The listing beneath should be written out in full, exactly as shown.

□ □ □

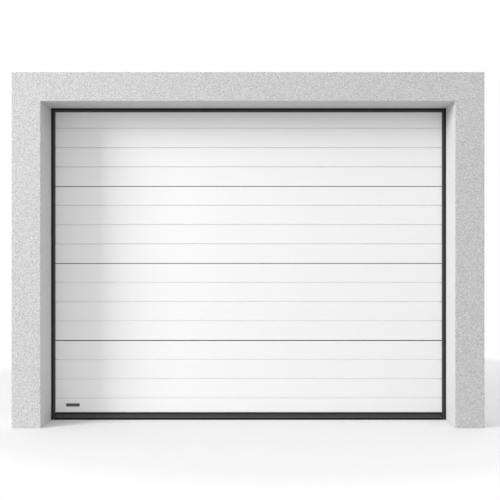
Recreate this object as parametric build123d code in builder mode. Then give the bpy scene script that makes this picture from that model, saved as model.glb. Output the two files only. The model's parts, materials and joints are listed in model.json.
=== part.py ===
from math import asin, cos, pi
import os

from build123d import *

os.makedirs("parts", exist_ok=True)

# Frame: millimetres, X along the wall, +Y into the garage, +Z up.
# The origin is the middle of the leaf's bottom seal, where it meets the floor.

# Wall round the doorway
opening_width = 2556
opening_height = 2015
wall_thickness = 250
pier_width = 180
lintel_height = 180

# Door leaf: sections stacked on tongues
section_count = 4
strips_per_section = 4
leaf_thickness = 42
leaf_bottom = 11
leaf_head_gap = 4
leaf_side_cover = 16
section_gap = 3
edge_chamfer = 2
groove_width = 8
groove_root = 5
groove_depth = 6.5
tongue_width = 16
tongue_height = 10
tongue_round = 3
tongue_clearance = 1
end_cap_thickness = 1.5
end_cap_leg = 70
end_cap_margin = 3

# Bottom edge: retainer profile and rubber seal
retainer_height = 43
retainer_thickness = 3
retainer_base = 4
retainer_belly = 3
retainer_belly_height = 24
retainer_nose = 3
retainer_nose_height = 14
retainer_rear_height = 36
retainer_end_gap = 3
seal_foot_width = 28
seal_hollow = 5
seal_lip_reach = 42
seal_lip_edge = 2

# Seals on the frame's inner edge
wall_to_leaf = 12
seal_cover_side = 24
seal_cover_head = 24
seal_face = 3
seal_web = 2
seal_lip_width = 14
seal_lip_root = 3
seal_lip_tip = 1.5
seal_hook = 3
seal_gap = 0.4

# Steel frame behind the wall
frame_sheet = 2
post_flange = 100
frame_rise = 93
head_rail_flange = 18

# Tracks and rollers
track_width = 52
track_depth = 26
track_sheet = 2
track_slot = 20
track_corner = 3
track_foot = 20
track_leaf_gap = 8
track_offset = 21
curve_radius = 300
track_rise = 118
track_run_out = 60
wheel_clearance = 0.4
wheel_width = 12
wheel_edge = 2
wheel_recess = 2
wheel_rim = 5
wheel_hub_radius = 10
stem_radius = 5.5
stem_head_radius = 8
stem_head = 2
stem_tail = 8
running_clearance = 0.1

# Hinges and brackets on the leaf's back
plate_sheet = 3
hinge_width = 60
hinge_reach = 60
hinge_pin_radius = 3
knuckle_radius = 6
knuckle_width = 20
knuckle_gap = 0.4
hinge_neck = 8
hinge_edge_margin = 5
hinge_columns_inside = 2
hinge_spacing_inside = 840
hinge_roller_drop = 30
ear_radius = 12
sleeve_wall = 3
sleeve_overhang = 3
bracket_height = 110
bottom_roller_height = 76
top_roller_drop = 54
top_bracket_margin = 9
side_plate_depth = 40
cable_stud_radius = 4
cable_stud_length = 8
cable_stud_height = 110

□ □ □

▸ **Task solution**
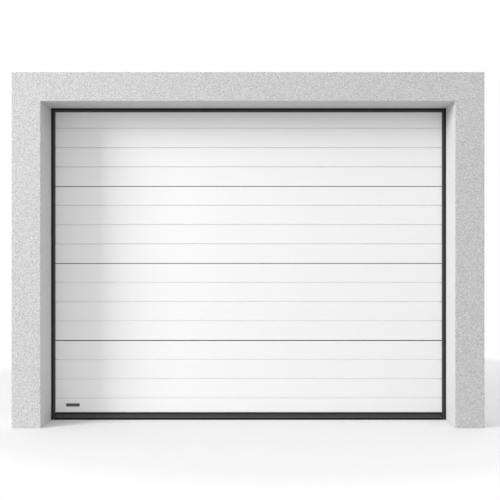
Recreate this object as parametric build123d code in builder mode. Then give the bpy scene script that makes this picture from that model, saved as model.glb. Output the two files only. The model's parts, materials and joints are listed in model.json.
=== part.py ===
from math import asin, cos, pi
import os

from build123d import *

os.makedirs("parts", exist_ok=True)

# Frame: millimetres, X along the wall, +Y into the garage, +Z up.
# The origin is the middle of the leaf's bottom seal, where it meets the floor.

# Wall round the doorway
opening_width = 2556
opening_height = 2015
wall_thickness = 250
pier_width = 180
lintel_height = 180

# Door leaf: sections stacked on tongues
section_count = 4
strips_per_section = 4
leaf_thickness = 42
leaf_bottom = 11
leaf_head_gap = 4
leaf_side_cover = 16
section_gap = 3
edge_chamfer = 2
groove_width = 8
groove_root = 5
groove_depth = 6.5
tongue_width = 16
tongue_height = 10
tongue_round = 3
tongue_clearance = 1
end_cap_thickness = 1.5
end_cap_leg = 70
end_cap_margin = 3

# Bottom edge: retainer profile and rubber seal
retainer_height = 43
retainer_thickness = 3
retainer_base = 4
retainer_belly = 3
retainer_belly_height = 24
retainer_nose = 3
retainer_nose_height = 14
retainer_rear_height = 36
retainer_end_gap = 3
seal_foot_width = 28
seal_hollow = 5
seal_lip_reach = 42
seal_lip_edge = 2

# Seals on the frame's inner edge
wall_to_leaf = 12
seal_cover_side = 24
seal_cover_head = 24
seal_face = 3
seal_web = 2
seal_lip_width = 14
seal_lip_root = 3
seal_lip_tip = 1.5
seal_hook = 3
seal_gap = 0.4

# Steel frame behind the wall
frame_sheet = 2
post_flange = 100
frame_rise = 93
head_rail_flange = 18

# Tracks and rollers
track_width = 52
track_depth = 26
track_sheet = 2
track_slot = 20
track_corner = 3
track_foot = 20
track_leaf_gap = 8
track_offset = 21
curve_radius = 300
track_rise = 118
track_run_out = 60
wheel_clearance = 0.4
wheel_width = 12
wheel_edge = 2
wheel_recess = 2
wheel_rim = 5
wheel_hub_radius = 10
stem_radius = 5.5
stem_head_radius = 8
stem_head = 2
stem_tail = 8
running_clearance = 0.1

# Hinges and brackets on the leaf's back
plate_sheet = 3
hinge_width = 60
hinge_reach = 60
hinge_pin_radius = 3
knuckle_radius = 6
knuckle_width = 20
knuckle_gap = 0.4
hinge_neck = 8
hinge_edge_margin = 5
hinge_columns_inside = 2
hinge_spacing_inside = 840
hinge_roller_drop = 30
ear_radius = 12
sleeve_wall = 3
sleeve_overhang = 3
bracket_height = 110
bottom_roller_height = 76
top_roller_drop = 54
top_bracket_margin = 9
side_plate_depth = 40
cable_stud_radius = 4
cable_stud_length = 8
cable_stud_height = 110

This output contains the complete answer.